Local operatives said Young would be a departure from the district’s most recent representation in Congress. Both Bonner and his predecessor, Republican Rep. Sonny Callahan, served on the Appropriations Committee.

In a low-turnout runoff, Young has a shot at victory with an engaged evangelical base. During the special election, Young has said he is “against homosexuals pretending like they’re married” and lamented that “we are witnessing the end of a Western Christian empire.”

“Dean Young is one of these sort of unpredictable kind of guys where you don’t know what kind of fight he’s going to get into next week,” said Marty Connors, a local GOP operative and former chairman of the Alabama Republican Party, who said he is neutral in the race. “And that’s not the southern sensibility of the Mobile delta area.”

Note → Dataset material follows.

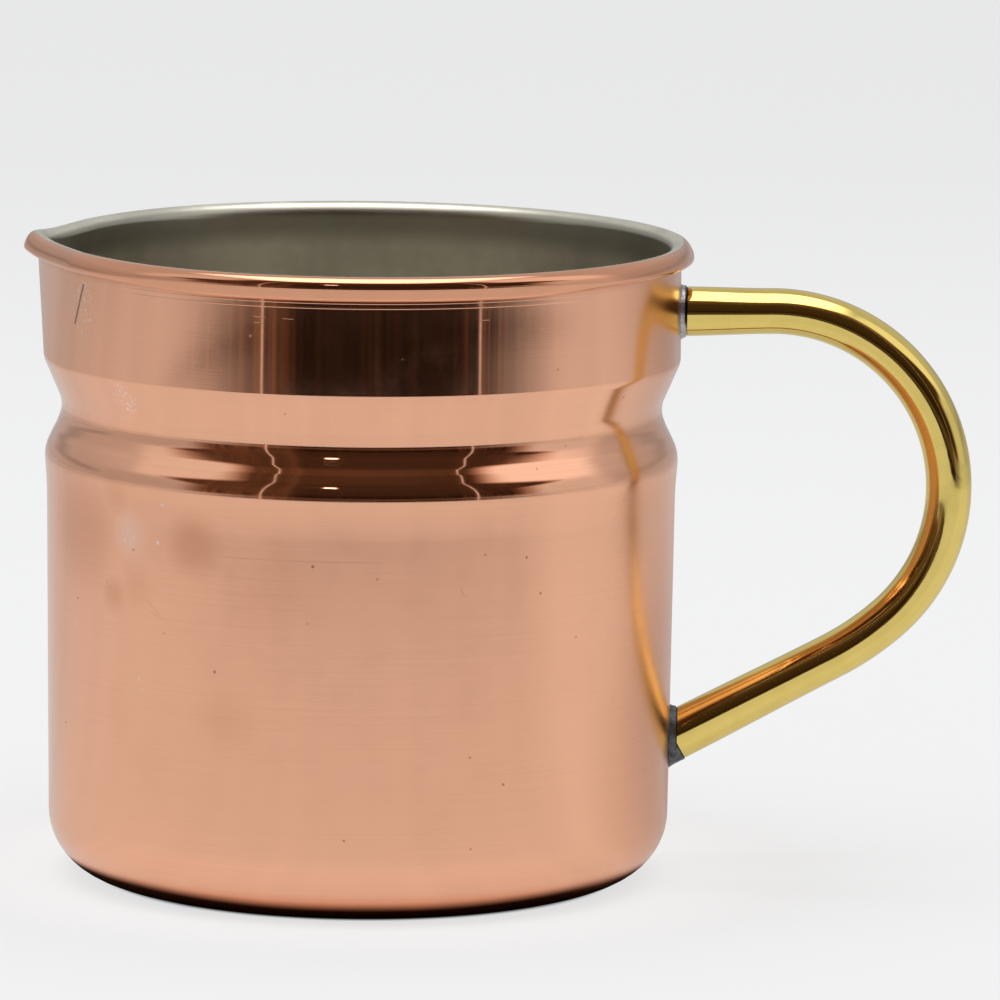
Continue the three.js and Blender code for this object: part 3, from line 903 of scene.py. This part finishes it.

The 1st District continues to rely heavily on federal funding and contracts. Some local Republicans expressed concern this money could be jeopardized by Young’s hard line against spending. In a recent debate, Young compared himself to Sen. Ted Cruz, R-Texas, the mastermind behind the GOP’s opposition to Obamacare that eventually caused the government shutdown.

“There’s a lot at stake with this member of Congress,” said Alabama GOP consultant Bob Kish, another neutral player in the race. “The district relies a lot on federal money: The harbor needs to be dredged, there are state docks, Airbus is coming in. So there’s billions of dollars flowing in here … and can Dean Young navigate through that?”

The chamber’s endorsement and advertising will help Byrne turn out conservatives from the Mobile area. These suburbs are home to more moderate Republicans and the district’s main television market.

“A few votes can sway the election one way or the other, so I think the ground game is where it’s going to be,” said Alabama GOP Chairman Bill Armistead.

Whoever wins the GOP runoff next week will still have to face Democratic nominee Burton LeFlore in a Dec. 17 general election but will likely become the 1st District’s next representative. Republican presidential nominee Mitt Romney won the district by 24 points in 2012.